The Jigsaw Murders shocked and gripped people across the UK in 1935.

In September that year the dismembered bodies of two women were found in a ravine near Moffat. They turned out to be Isabelle Ruxton, a doctor’s wife, and Mary Rogerson, the family nanny. Both were from Lancaster and had been killed there by Dr Buck Ruxton, Isabelle’s husband.

After murdering them in a fit of rage, he cut up their corpses into 70 pieces and wrapped them up in individual parcels before dumping them in the south of Scotland. Those packages were spotted at Gardenholm Linn by a Susan Johnson, who was looking at the river while out on a walk.

Police were called and so began a murder investigation that would become a landmark case for forensic science. The women’s remains were taken to Moffat mortuary where Professor John Glaister Jr deduced that the killer had anatomical knowledge. Along with colleagues, he used groundbreaking anthropological methods to identify Isabelle’s skull, by superimposing an xray onto a photo of her. Replica models of the victims’ feet were made of gelatin and placed in their shoes to further help with identification. And, for the first time ever, insects found in the decomposing bodies helped date when the murders had happened.

It was not long before Buck Ruxton was caught and put on trial. It emerged that he had strangled Isabelle before stabbing and beating her lifeless body, due to suspicions of infidelity. Mary was also killed and they were both dismembered in the bath.

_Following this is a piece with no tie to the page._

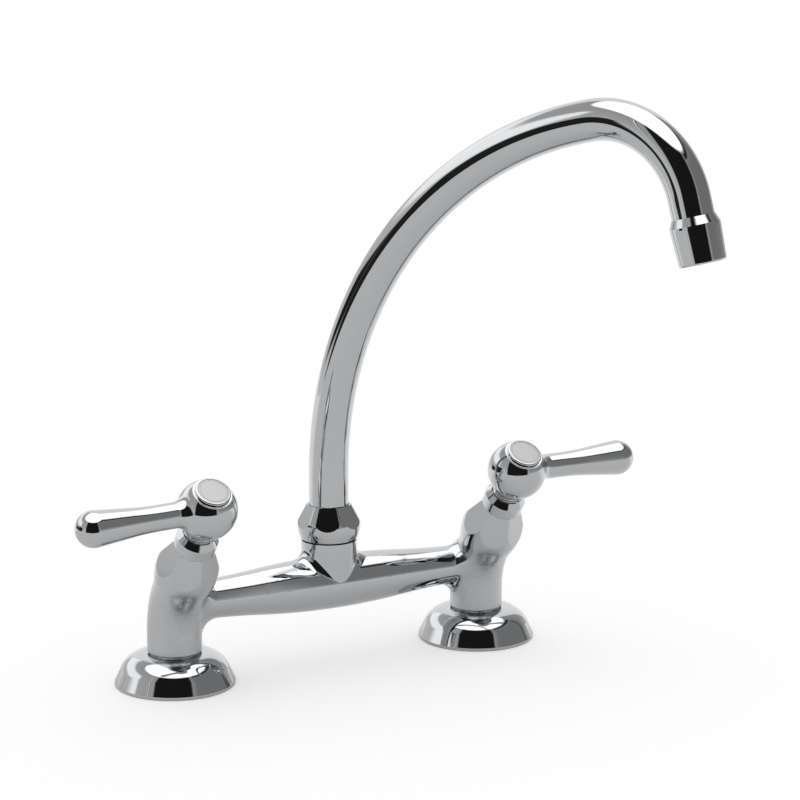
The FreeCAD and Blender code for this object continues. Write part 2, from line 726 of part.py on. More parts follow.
def ball():
    seat_height = math.sqrt(BALL_RADIUS ** 2 - CAP_SEAT_RADIUS ** 2)
    bottom_radius = math.sqrt(BALL_RADIUS ** 2 - BALL_BOTTOM ** 2)
    rounded = CAP_SEAT_RADIUS - CAP_SEAT_ROUND
    outline = Outline(0, HUB_BOTTOM)
    outline.line(HUB_RADIUS, HUB_BOTTOM)
    outline.line(HUB_RADIUS, BALL_BOTTOM)
    outline.line(bottom_radius, BALL_BOTTOM)
    outline.via(BALL_RADIUS, 0, CAP_SEAT_RADIUS, seat_height)
    outline.line(CAP_SEAT_RADIUS, CAP_SEAT - CAP_SEAT_ROUND)
    outline.around(rounded, CAP_SEAT - CAP_SEAT_ROUND, rounded, CAP_SEAT)
    outline.line(0, CAP_SEAT)
    return outline.turned()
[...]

He sent a written confession to a newspaper and he was found guilty and executed in May 1936.

Now Tod Productions are bringing the macabre story back to life and to the small screen. Their programme is due out next year and will be based on a new book by Jeremy Craddock.

Elaine Collins, of Tod Productions, said: “I am excited to develop this complex and multi layered crime story for television, to give presence to the victims and to dramatise the characteristically brilliant scientists at work in 1930s Scotland.”

Meanwhile, Jeremy is thrilled his work is to be dramatised and said: “This is a story that has haunted me since I was a child, a landmark case that changed the way forensic pathologists help to solve murders. And yet, it is a case that largely forgotten today. Most previous accounts focus solely on the lurid aspects, ignoring the human drama behind it all. My book, and hopefully a TV drama, will tell the full story of the people behind the sensational headlines for the first time.”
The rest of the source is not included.